## Written problem
Write out, word for word, the first line of the data below and every line after it through the one containing "ORIGIN_SHIFT = 0.1111".

** Begin **

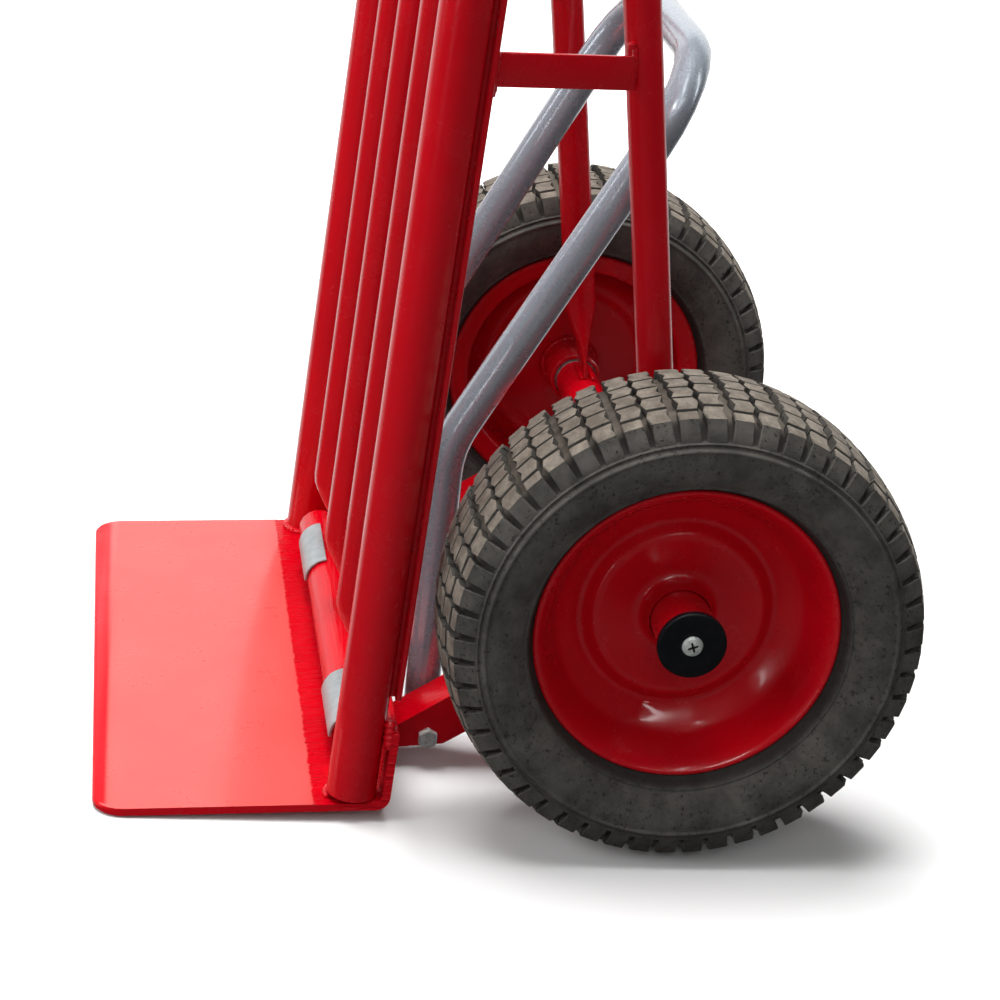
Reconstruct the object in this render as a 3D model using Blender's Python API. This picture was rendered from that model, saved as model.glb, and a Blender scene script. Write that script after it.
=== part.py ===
"""Convertible hand truck: a tubular frame on two wheels, with a support loop that swings out behind.

Metres, +Z up. The toe plate points to -Y. The origin is on the ground, midway between the plate's nose
and the backs of the tyres. The functions below draw with the axle above y = 0, and the last step moves
everything back by ORIGIN_SHIFT.
"Left" is the +X side, as seen by a person who stands behind the truck and faces the toe plate.
"""

from math import atan2, cos, hypot, pi, radians, sin, sqrt

import bmesh
import bpy
from mathutils import Vector

GAP = 0.0003
ORIGIN_SHIFT = 0.1111

# Wheels: 330 mm tyres on pressed rims, axle line at y = 0.
TYRE_RADIUS = 0.165
TYRE_WIDTH = 0.118
TREAD_WIDTH = 0.094
SHOULDER_RADIUS = 0.158
RIM_RADIUS = 0.1047
RIM_WIDTH = 0.0764
RIM_SHEET = 0.0022
WHEEL_X = 0.2574
HUB_HALF_LENGTH = 0.0475
HUB_RADIUS = 0.0208
HUB_BORE = 0.0177
AXLE_RADIUS = 0.010
AXLE_TUBE_RADIUS = 0.0168
BEARING_WIDTH = 0.012
CAP_RADIUS = 0.0235

# Frame plane: it passes through (y, z) = (FRAME_Y, 0) and leans back by LEAN for each metre up.
FRAME_Y = -0.2117
LEAN = 0.0631
TUBE_X = 0.241
TUBE_RADIUS = 0.0173
TUBE_WALL = 0.002
TUBE_BOTTOM = 0.0158
HANDLE_BEND_Z = 1.130
HANDLE_BEND_RADIUS = 0.115
HANDLE_ANGLE = radians(75)
HANDLE_LENGTH = 0.138
GRIP_RADIUS = 0.0218
GRIP_LENGTH = 0.118
COLLAR_RADIUS = 0.0262
INNER_RADIUS = 0.0133
PINCH_STEPS = 7
INNER_X = TUBE_X / 2
CROSS_Y = -0.2056
CROSS_Z = 0.0325
CROSS_RADIUS = 0.0160
CROSS_HALF_LENGTH = 0.191
UPPER_CROSS_Z = 1.045
MID_STRAP_Z = 0.700
STRIP_BOTTOM = 0.0885
STRAP_SHEET = 0.0020
STRAP_SPANS = (("left", 0.1160, 0.1900), ("right", -0.1580, -0.0830))

# Toe plate: its nose touches the ground and it rises to the heel, where it turns up into a flange.
PLATE_HALF_WIDTH = 0.255
PLATE_SHEET = 0.0055
NOSE_Y = -0.387
PLATE_RISE = 0.0456
HEEL_Y = -0.1850
FLANGE_TOP = 0.0670
FLANGE_LEAN = 0.0630
NOSE_CORNER = 0.020
HEEL_STRIP_Y = -0.2355
HEEL_STRIP_SINK = 0.0003

# Rear frame: struts lean forward from the axle tube to the upper cross tube.
STRUT_X = 0.180
STRUT_RADIUS = 0.0128
STRUT_Y = 0.0021
STRUT_LEAN = -0.1396
BRACKET_X = 0.1525
BRACKET_WIDTH = 0.037
BRACKET_HEIGHT = 0.034
BRACKET_FRONT = (-0.1795, 0.0297)
BRACKET_SLOPE = 0.655
BRACKET_LENGTH = 0.2155
BRACKET_TOE = (-0.1795, 0.0132)
BRACKET_KNEE = (-0.1410, 0.0168)
BRACE_FRONT_Z = 0.5242
BRACE_BACK_Z = 0.5179
BRACE_HEIGHT = 0.0224
BRACE_SHEET = 0.0042
PIVOT_Y = -0.1511
PIVOT_Z = 0.0242
BOLT_RADIUS = 0.004
HEX_HALF = 0.0065

# Support loop: one bent tube, seen from the side as a low upright part and a raked upper part.
# Its legs spread a little above the elbows.
LOOP_X = 0.1198
LOOP_TOP_X = 0.1310
LOOP_RADIUS = 0.0128
LOOP_ELBOW = (-0.1475, 0.2270)
LOOP_TOP = (0.0054, 0.5105)

RED = ((0.56, 0.004, 0.018, 1), 0.28, 0.0)
SILVER = ((0.46, 0.49, 0.53, 1), 0.42, 0.35)
GALVANISED = ((0.52, 0.56, 0.56, 1), 0.5, 0.5)
ZINC = ((0.62, 0.64, 0.62, 1), 0.35, 0.9)
STEEL = ((0.45, 0.45, 0.46, 1), 0.3, 0.9)
RUBBER = ((0.045, 0.043, 0.040, 1), 0.85, 0.0)
BLACK_PLASTIC = ((0.012, 0.012, 0.013, 1), 0.45, 0.0)


def clear_scene():
    for obj in list(bpy.data.objects):
        bpy.data.objects.remove(obj)


def material(name, look):
    """A Principled material, made once for each name."""
    found = bpy.data.materials.get(name)
    if found:
        return found
    made = bpy.data.materials.new(name)
    made.use_nodes = True
    shader = made.node_tree.nodes["Principled BSDF"]
    shader.inputs["Base Color"].default_value = look[0]
    shader.inputs["Roughness"].default_value = look[1]
    shader.inputs["Metallic"].default_value = look[2]
    return made


def add_object(name, mesh, slot, look, parent=None):
    obj = bpy.data.objects.new(name, mesh)
    bpy.context.scene.collection.objects.link(obj)
    mesh.materials.append(material(slot, look))
    if parent:
        obj.parent = parent
        obj.matrix_parent_inverse = parent.matrix_world.inverted()
    return obj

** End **

## Solution
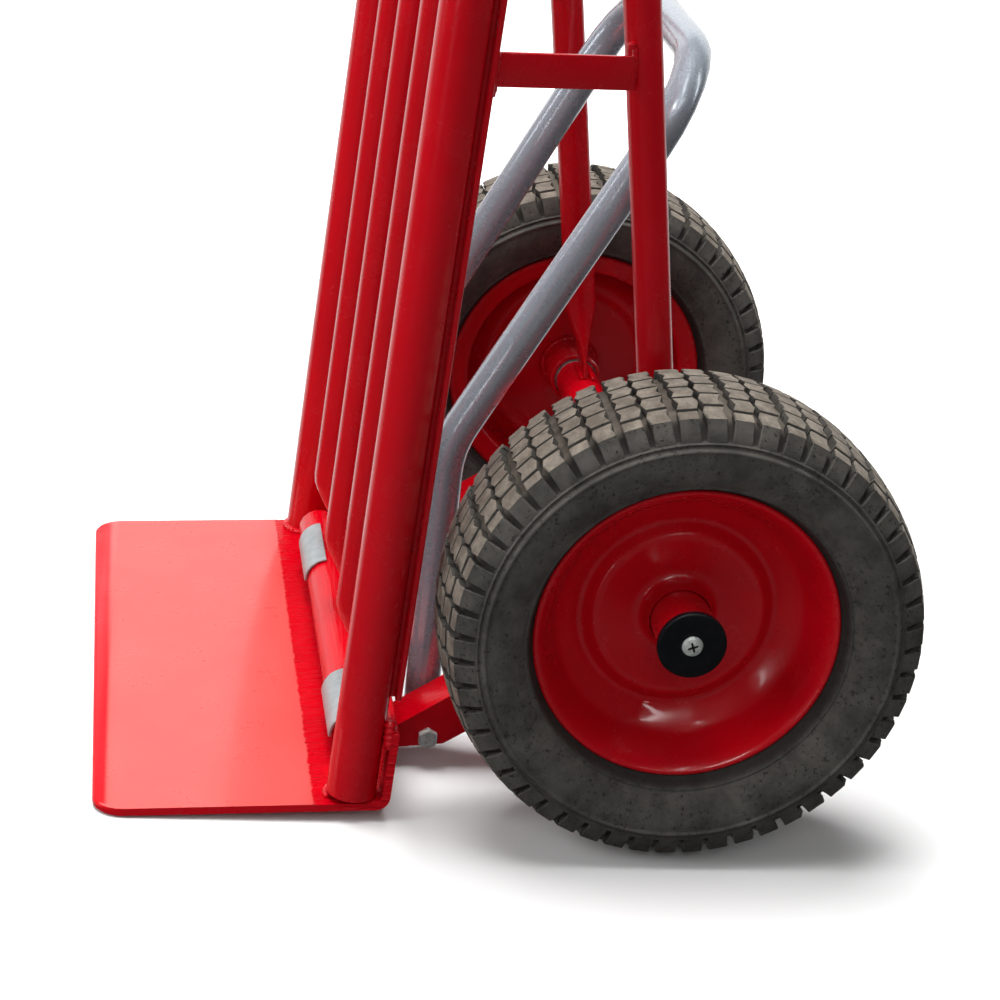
Reconstruct the object in this render as a 3D model using Blender's Python API. This picture was rendered from that model, saved as model.glb, and a Blender scene script. Write that script after it.
=== part.py ===
"""Convertible hand truck: a tubular frame on two wheels, with a support loop that swings out behind.

Metres, +Z up. The toe plate points to -Y. The origin is on the ground, midway between the plate's nose
and the backs of the tyres. The functions below draw with the axle above y = 0, and the last step moves
everything back by ORIGIN_SHIFT.
"Left" is the +X side, as seen by a person who stands behind the truck and faces the toe plate.
"""

from math import atan2, cos, hypot, pi, radians, sin, sqrt

import bmesh
import bpy
from mathutils import Vector

GAP = 0.0003
ORIGIN_SHIFT = 0.1111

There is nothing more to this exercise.